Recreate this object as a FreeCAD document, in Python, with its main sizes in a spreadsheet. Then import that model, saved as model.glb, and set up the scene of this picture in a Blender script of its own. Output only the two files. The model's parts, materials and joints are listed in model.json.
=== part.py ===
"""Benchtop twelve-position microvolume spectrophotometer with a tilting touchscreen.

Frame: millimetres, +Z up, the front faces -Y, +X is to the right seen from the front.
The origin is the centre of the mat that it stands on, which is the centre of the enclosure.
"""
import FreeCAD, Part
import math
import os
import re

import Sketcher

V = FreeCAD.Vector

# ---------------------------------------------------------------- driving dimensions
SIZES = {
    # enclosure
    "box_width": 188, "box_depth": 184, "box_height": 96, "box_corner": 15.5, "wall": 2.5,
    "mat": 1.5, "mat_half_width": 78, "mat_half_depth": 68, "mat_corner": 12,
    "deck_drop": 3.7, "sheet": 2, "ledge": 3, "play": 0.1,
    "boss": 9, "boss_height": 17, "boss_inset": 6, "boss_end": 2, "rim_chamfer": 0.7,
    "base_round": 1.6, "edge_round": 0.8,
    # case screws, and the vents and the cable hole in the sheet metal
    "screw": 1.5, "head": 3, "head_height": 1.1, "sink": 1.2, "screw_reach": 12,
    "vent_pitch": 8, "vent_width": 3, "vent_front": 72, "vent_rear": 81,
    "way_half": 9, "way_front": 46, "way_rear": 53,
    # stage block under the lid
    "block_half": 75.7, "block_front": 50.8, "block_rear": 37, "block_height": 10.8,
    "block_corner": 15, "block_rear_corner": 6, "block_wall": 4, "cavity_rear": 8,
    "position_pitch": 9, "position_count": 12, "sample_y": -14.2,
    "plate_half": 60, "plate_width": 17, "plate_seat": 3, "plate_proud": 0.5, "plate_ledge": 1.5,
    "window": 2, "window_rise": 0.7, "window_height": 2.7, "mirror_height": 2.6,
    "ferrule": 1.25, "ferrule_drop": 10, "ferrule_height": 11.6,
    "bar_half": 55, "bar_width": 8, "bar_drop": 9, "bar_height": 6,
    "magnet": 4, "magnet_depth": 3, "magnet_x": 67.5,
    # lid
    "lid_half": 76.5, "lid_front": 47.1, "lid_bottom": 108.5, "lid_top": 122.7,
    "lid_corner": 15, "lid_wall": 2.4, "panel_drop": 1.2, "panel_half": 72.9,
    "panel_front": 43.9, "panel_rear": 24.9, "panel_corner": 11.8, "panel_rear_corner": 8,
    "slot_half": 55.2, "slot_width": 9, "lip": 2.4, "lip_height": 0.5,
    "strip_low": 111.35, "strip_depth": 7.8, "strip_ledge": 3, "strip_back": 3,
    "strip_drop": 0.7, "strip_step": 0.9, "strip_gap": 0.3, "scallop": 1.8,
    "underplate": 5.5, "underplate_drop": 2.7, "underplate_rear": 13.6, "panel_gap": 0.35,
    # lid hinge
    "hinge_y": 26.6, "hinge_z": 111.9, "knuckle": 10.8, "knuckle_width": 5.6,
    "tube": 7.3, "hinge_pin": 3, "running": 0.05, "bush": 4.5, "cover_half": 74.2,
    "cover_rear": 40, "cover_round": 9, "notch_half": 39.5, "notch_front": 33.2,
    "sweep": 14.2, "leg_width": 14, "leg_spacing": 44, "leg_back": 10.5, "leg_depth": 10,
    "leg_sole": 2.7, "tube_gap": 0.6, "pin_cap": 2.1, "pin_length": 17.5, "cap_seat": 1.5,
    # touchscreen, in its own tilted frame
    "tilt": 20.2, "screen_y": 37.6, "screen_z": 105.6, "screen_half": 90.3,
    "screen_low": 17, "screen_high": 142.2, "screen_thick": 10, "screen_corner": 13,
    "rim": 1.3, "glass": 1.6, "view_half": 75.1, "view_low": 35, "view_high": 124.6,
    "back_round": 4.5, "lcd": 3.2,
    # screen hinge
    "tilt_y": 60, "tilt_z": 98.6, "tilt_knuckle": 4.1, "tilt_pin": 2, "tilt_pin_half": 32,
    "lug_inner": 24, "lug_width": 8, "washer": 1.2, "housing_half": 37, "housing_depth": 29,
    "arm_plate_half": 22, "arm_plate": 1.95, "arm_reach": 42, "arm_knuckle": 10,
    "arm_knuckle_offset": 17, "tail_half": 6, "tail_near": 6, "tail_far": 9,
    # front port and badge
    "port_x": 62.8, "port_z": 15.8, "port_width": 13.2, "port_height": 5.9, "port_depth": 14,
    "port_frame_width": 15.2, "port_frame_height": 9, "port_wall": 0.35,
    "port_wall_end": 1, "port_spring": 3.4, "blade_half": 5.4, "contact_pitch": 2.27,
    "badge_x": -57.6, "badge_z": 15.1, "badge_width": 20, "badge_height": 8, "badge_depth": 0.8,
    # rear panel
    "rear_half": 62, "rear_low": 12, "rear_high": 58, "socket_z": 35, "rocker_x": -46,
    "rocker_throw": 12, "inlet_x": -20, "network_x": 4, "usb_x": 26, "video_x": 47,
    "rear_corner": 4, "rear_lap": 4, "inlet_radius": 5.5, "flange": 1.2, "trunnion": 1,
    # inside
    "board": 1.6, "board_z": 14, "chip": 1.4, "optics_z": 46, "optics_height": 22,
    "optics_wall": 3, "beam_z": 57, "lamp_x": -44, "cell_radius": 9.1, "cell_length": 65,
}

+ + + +

- WHAT YOU SHOULD DO: Identify and copy the lines holding the word "import".

- PROBLEM SOLUTION:
Recreate this object as a FreeCAD document, in Python, with its main sizes in a spreadsheet. Then import that model, saved as model.glb, and set up the scene of this picture in a Blender script of its own. Output only the two files. The model's parts, materials and joints are listed in model.json.
import FreeCAD, Part
import math
import os
import re
import Sketcher